Octubre de 2007
– ¿Dónde está mi madre? -gritó Abby al teléfono antes de que él tuviera ocasión de hablar-. ¿Dónde está, cabrón?
¿DÓNDE ESTÁ?
Detrás de ella se abrió una puerta y un anciano miró fuera, luego volvió a cerrarla con fuerza.
Consternada a posteriori por haber sido tan estúpida como para dejar a su madre con aquella anciana, Abby corrió hacia la intimidad relativa del hueco de la escalera.
– Quiero hablar con ella ahora. ¿Dónde está?
– Tu madre está bien, Abby -contestó él-. Está muy cómoda enrolladita en la alfombrita, por si te preguntabas dónde había ido a parar.
Con el teléfono pegado a la oreja, bajó las escaleras, entró en el piso de su madre y cerró la puerta. Siguió caminando hasta el salón, mirando el suelo desnudo que se vislumbraba a través del fieltro. Las lágrimas rodaban por su cara. Estaba temblando, comenzaba a sentirse desconectada, los primeros síntomas de que iba a tener un ataque de pánico.
– Voy a llamar a la policía, Ricky -le dijo-. Ya no me importa nada. ¿De acuerdo? Voy a llamar a la policía ahora mismo.
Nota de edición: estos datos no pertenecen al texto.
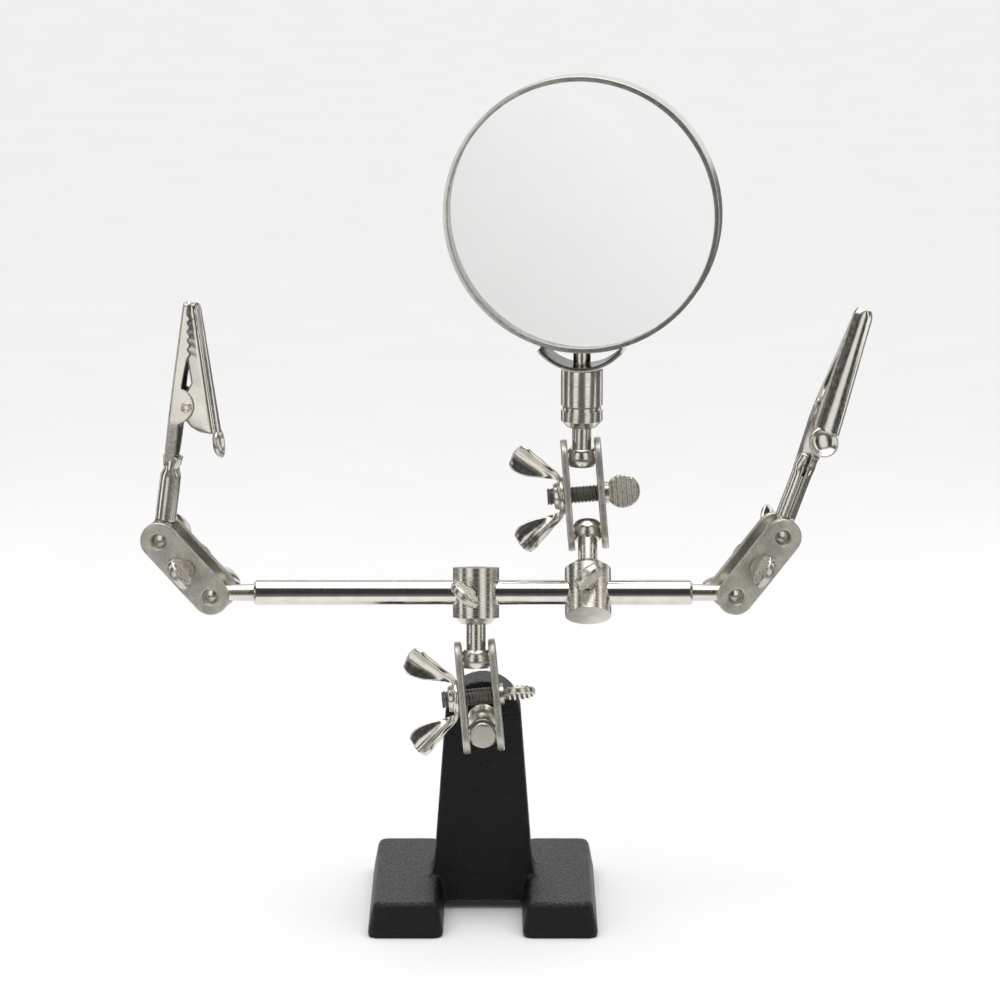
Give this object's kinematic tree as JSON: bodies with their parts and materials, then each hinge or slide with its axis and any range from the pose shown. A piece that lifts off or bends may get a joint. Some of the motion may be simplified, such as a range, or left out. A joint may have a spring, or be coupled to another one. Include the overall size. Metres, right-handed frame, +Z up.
{
  "type": "helping hands clamp",
  "caption": "Bench helping hands: weighted base, ball jointed crossbar with alligator clips at both ends, and a round magnifying glass held by a plate clamp with a wing nut.",
  "frame": {"origin": "on the bench plane at the centre of the base", "axes": "+Z up, -Y is the front, +X to the right seen from the front"},
  "size_m": [0.1671, 0.058, 0.1954],
  "materials": {
    "black_paint": "cast iron under black crackle paint",
    "tumbled_nickel": "tumbled nickel plate, fine grain",
    "bright_nickel": "bright nickel plate",
    "turned_nickel": "nickel plate over fine turned rings",
    "clip_nickel": "nickel plated spring steel sheet",
    "zinc_steel": "plain plated steel",
    "lens_glass": "clear polished glass"
  },
  "bodies": {
    "base": {"base_casting": "black_paint", "base_stud_washer": "zinc_steel"},
    "base_stud": {"base_ball_stud": "bright_nickel", "base_stud_nut": "zinc_steel"},
    "lower_clamp": {"lower_clamp_left_plate": "tumbled_nickel", "lower_clamp_right_plate": "tumbled_nickel"},
    "lower_bolt": {"lower_clamp_bolt": "bright_nickel"},
    "lower_wing_nut": {"lower_clamp_wing_nut": "bright_nickel"},
    "center_stud": {"center_swivel_stud": "bright_nickel"},
    "center_swivel": {"center_swivel_body": "turned_nickel"},
    "center_screw": {"center_swivel_screw": "bright_nickel"},
    "bar": {"crossbar": "bright_nickel"},
    "left_stud": {"crossbar_left_stud": "bright_nickel"},
    "right_stud": {"crossbar_right_stud": "bright_nickel"},
    "mag_swivel": {"magnifier_swivel_body": "turned_nickel"},
    "mag_stud": {"magnifier_swivel_stud": "bright_nickel"},
    "mag_screw": {"magnifier_swivel_screw": "bright_nickel"},
    "upper_clamp": {"upper_clamp_left_plate": "tumbled_nickel", "upper_clamp_right_plate": "tumbled_nickel"},
    "upper_bolt": {"upper_clamp_bolt": "bright_nickel"},
    "upper_wing_nut": {"upper_clamp_wing_nut": "bright_nickel"},
    "lens_ball": {"lens_stud": "bright_nickel"},
    "magnifier": {"lens_holder": "turned_nickel", "lens_saddle": "bright_nickel", "lens_rim": "bright_nickel", "lens_glass": "lens_glass"},
    "left_arm": {"left_arm_front_plate": "tumbled_nickel", "left_arm_back_plate": "tumbled_nickel"},
    "left_bolt": {"left_arm_bolt": "bright_nickel"},
    "left_wing_nut": {"left_arm_wing_nut": "bright_nickel"},
    "left_clip_ball": {"left_clip_stud": "bright_nickel"},
    "left_clip": {"left_clip_jaw": "clip_nickel", "left_clip_rivet": "bright_nickel", "left_clip_spring": "zinc_steel"},
    "left_lever": {"left_clip_lever": "clip_nickel"},
    "right_arm": {"right_arm_front_plate": "tumbled_nickel", "right_arm_back_plate": "tumbled_nickel"},
    "right_bolt": {"right_arm_bolt": "bright_nickel"},
    "right_wing_nut": {"right_arm_wing_nut": "bright_nickel"},
    "right_clip_ball": {"right_clip_stud": "bright_nickel"},
    "right_clip": {"right_clip_jaw": "clip_nickel", "right_clip_rivet": "bright_nickel", "right_clip_spring": "zinc_steel"},
    "right_lever": {"right_clip_lever": "clip_nickel"}
  },
  "joints": [
    {"name": "base_stud_turn", "type": "hinge", "parent": "base", "child": "base_stud", "pos_m": [0, -0.02, 0.0462], "axis": [0, 1, 0], "range_deg": [-40, 40]},
    {"name": "lower_clamp_tilt", "type": "hinge", "parent": "base_stud", "child": "lower_clamp", "pos_m": [0, -0.02, 0.0462], "axis": [0.9956, 0, 0.0941], "range_deg": [-12, 75]},
    {"name": "lower_bolt_turn", "type": "hinge", "parent": "lower_clamp", "child": "lower_bolt", "pos_m": [-0.00078, -0.01777, 0.05447], "axis": [0.9956, 0, 0.0941], "continuous": true},
    {"name": "lower_wing_nut_turn", "type": "hinge", "parent": "lower_clamp", "child": "lower_wing_nut", "pos_m": [-0.00078, -0.01777, 0.05447], "axis": [-0.9956, 0, -0.0941], "continuous": true},
    {"name": "center_stud_tilt", "type": "hinge", "parent": "lower_clamp", "child": "center_stud", "pos_m": [-0.00156, -0.01555, 0.06274], "axis": [-0.9956, 0, -0.0941], "range_deg": [-70, 40]},
    {"name": "center_swivel_turn", "type": "hinge", "parent": "center_stud", "child": "center_swivel", "pos_m": [-0.00156, -0.01555, 0.06274], "axis": [0, 0.1736, 0.9848], "continuous": true},
    {"name": "center_screw_turn", "type": "hinge", "parent": "center_swivel", "child": "center_screw", "pos_m": [-0.00156, -0.01289, 0.07781], "axis": [-0.2588, -0.9513, 0.1677], "continuous": true},
    {"name": "crossbar_slide", "type": "slide", "parent": "center_swivel", "child": "bar", "axis": [-1, 0, 0], "range_m": [-0.042, 0.012]},
    {"name": "left_stud_turn", "type": "hinge", "parent": "bar", "child": "left_stud", "pos_m": [-0.06161, -0.01289, 0.07781], "axis": [1, 0, 0], "continuous": true},
    {"name": "right_stud_turn", "type": "hinge", "parent": "bar", "child": "right_stud", "pos_m": [0.05719, -0.01289, 0.07781], "axis": [1, 0, 0], "continuous": true},
    {"name": "magnifier_swivel_turn", "type": "hinge", "parent": "bar", "child": "mag_swivel", "pos_m": [0.02414, -0.01289, 0.07781], "axis": [-1, 0, 0], "range_deg": [-100, 60]},
    {"name": "magnifier_screw_turn", "type": "hinge", "parent": "mag_swivel", "child": "mag_screw", "pos_m": [0.02414, -0.01289, 0.07781], "axis": [0, -0.8192, 0.5736], "continuous": true},
    {"name": "magnifier_stud_turn", "type": "hinge", "parent": "mag_swivel", "child": "mag_stud", "pos_m": [0.02414, -0.00412, 0.09034], "axis": [0, 0.5736, 0.8192], "continuous": true},
    {"name": "upper_clamp_tilt", "type": "hinge", "parent": "mag_stud", "child": "upper_clamp", "pos_m": [0.02414, -0.00412, 0.09034], "axis": [-0.9968, 0, -0.0802], "range_deg": [-60, 60]},
    {"name": "upper_bolt_turn", "type": "hinge", "parent": "upper_clamp", "child": "upper_bolt", "pos_m": [0.02346, -0.00242, 0.09874], "axis": [0.9968, 0, 0.0802], "continuous": true},
    {"name": "upper_wing_nut_turn", "type": "hinge", "parent": "upper_clamp", "child": "upper_wing_nut", "pos_m": [0.02346, -0.00242, 0.09874], "axis": [-0.9968, 0, -0.0802], "continuous": true},
    {"name": "lens_stud_tilt", "type": "hinge", "parent": "upper_clamp", "child": "lens_ball", "pos_m": [0.02278, -0.00072, 0.10715], "axis": [0.9968, 0, 0.0802], "range_deg": [-80, 80]},
    {"name": "magnifier_turn", "type": "hinge", "parent": "lens_ball", "child": "magnifier", "pos_m": [0.02278, -0.00072, 0.10715], "axis": [0, 0, 1], "continuous": true},
    {"name": "left_arm_tilt", "type": "hinge", "parent": "left_stud", "child": "left_arm", "pos_m": [-0.06161, -0.01289, 0.07781], "axis": [-0.1736, -0.9848, 0], "range_deg": [-45, 60]},
    {"name": "left_bolt_turn", "type": "hinge", "parent": "left_arm", "child": "left_bolt", "pos_m": [-0.06745, -0.01186, 0.08404], "axis": [-0.1736, -0.9848, 0], "continuous": true},
    {"name": "left_wing_nut_turn", "type": "hinge", "parent": "left_arm", "child": "left_wing_nut", "pos_m": [-0.06745, -0.01186, 0.08404], "axis": [0.1736, 0.9848, 0], "continuous": true},
    {"name": "left_clip_tilt", "type": "hinge", "parent": "left_arm", "child": "left_clip_ball", "pos_m": [-0.07329, -0.01083, 0.09026], "axis": [0.1736, 0.9848, 0], "range_deg": [-45, 45]},
    {"name": "left_clip_turn", "type": "hinge", "parent": "left_clip_ball", "child": "left_clip", "pos_m": [-0.07329, -0.01083, 0.09026], "axis": [0.132, -0.0233, 0.991], "continuous": true},
    {"name": "left_clip_open", "type": "hinge", "parent": "left_clip", "child": "left_lever", "pos_m": [-0.06678, -0.01198, 0.12126], "axis": [0.1736, 0.9848, 0], "range_deg": [0, 22], "stiffness_Nm_per_rad": 0.02, "springref_deg": -17.19},
    {"name": "right_arm_tilt", "type": "hinge", "parent": "right_stud", "child": "right_arm", "pos_m": [0.05719, -0.01289, 0.07781], "axis": [0.1736, -0.9848, 0], "range_deg": [-60, 45]},
    {"name": "right_bolt_turn", "type": "hinge", "parent": "right_arm", "child": "right_bolt", "pos_m": [0.06252, -0.01195, 0.08449], "axis": [0.1736, -0.9848, 0], "continuous": true},
    {"name": "right_wing_nut_turn", "type": "hinge", "parent": "right_arm", "child": "right_wing_nut", "pos_m": [0.06252, -0.01195, 0.08449], "axis": [-0.1736, 0.9848, 0], "continuous": true},
    {"name": "right_clip_tilt", "type": "hinge", "parent": "right_arm", "child": "right_clip_ball", "pos_m": [0.06785, -0.01101, 0.09117], "axis": [0.1736, -0.9848, 0], "range_deg": [-45, 45]},
    {"name": "right_clip_turn", "type": "hinge", "parent": "right_clip_ball", "child": "right_clip", "pos_m": [0.06785, -0.01101, 0.09117], "axis": [0.3465, 0.0611, 0.9361], "continuous": true},
    {"name": "right_clip_open", "type": "hinge", "parent": "right_clip", "child": "right_lever", "pos_m": [0.07902, -0.01147, 0.12083], "axis": [0.9335, 0.0761, -0.3505], "range_deg": [0, 22], "stiffness_Nm_per_rad": 0.02, "springref_deg": -17.19}
  ]
}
– Creo que no, Abby -dijo con tranquilidad-. Creo que eres demasiado lista para hacer eso. ¿Qué vas a decirles? «¿Le robé a este hombre todo lo que tenía y ahora me ha encontrado y se ha llevado a mi madre de rehén?» Tienes que ser capaz de explicar las cosas, Abby. Hoy en día, en el mundo occidental, con todas las regulaciones de blanqueo de dinero, hay que ser capaz de aportar una explicación para todas las posesiones y cantidades de dinero importantes. ¿Cómo podrás explicar lo que tienes, con tu sueldo de camarera en un bar de Melbourne?
– Ya no me importa, Ricky. ¿De acuerdo? -Volvió a gritar al teléfono.
Hubo un silencio breve.
– Oh, creo que sí te importa -dijo él entonces-. No me hiciste lo que me hiciste por un impulso repentino. Lo planeasteis a conciencia, tú y Dave, ¿verdad? ¿Hubo alguna postura que no te dijera para follar conmigo, o acaso sólo fui yo el que acabó jodido?
– Esto no tiene nada que ver con mi madre. Tráela de vuelta. Tráela aquí y hablaremos.
– No, tráeme tú todo lo que me quitaste y entonces hablaremos.
El ataque de pánico estaba empeorando. Engullía grandes bocanadas de aire. Le ardía la cabeza. Se sentía como medio flotando fuera de su ser, como si su cuerpo fuera a derrumbarse sobre ella. Se tambaleó, se dio un golpe con el sofá, se agarró desesperadamente a uno de los brazos, luego se balanceó y se sentó atolondrada.
– Voy a colgar -dijo con la voz entrecortada-, y voy a llamar a la policía.
Pero justo cuando pronunciaba las palabras notó que parte de su convicción anterior desaparecía de su voz y que él también lo notaba.
– ¿Sí? Y luego ¿qué?
– No me importa. ¡No me importa una mierda! -Y lo repitió varias veces, como una niña con un berrinche, cada vez más fuerte-: ¡No me importa una mierda!
– Pues debería. Porque van a encontrarse con una enferma crónica que se ha suicidado y a su hija ladrona contando un cuento chino sobre el hombre a quien robó. Y el hombre que la metió en todo esto no se encuentra precisamente en situación de subirse a un estrado para respaldar su historia. Así que piensa en cómo vas a salir de ésta, zorra listilla. Ahora dejaré que te tranquilices y le prepararé una buena taza de té a tu mami. Luego volveré a llamarte.
– No… Espera… -gritó.
Pero Ricky colgó.
Luego, de repente, se acordó de que el taxi estaba esperando fuera, con el taxímetro en marcha.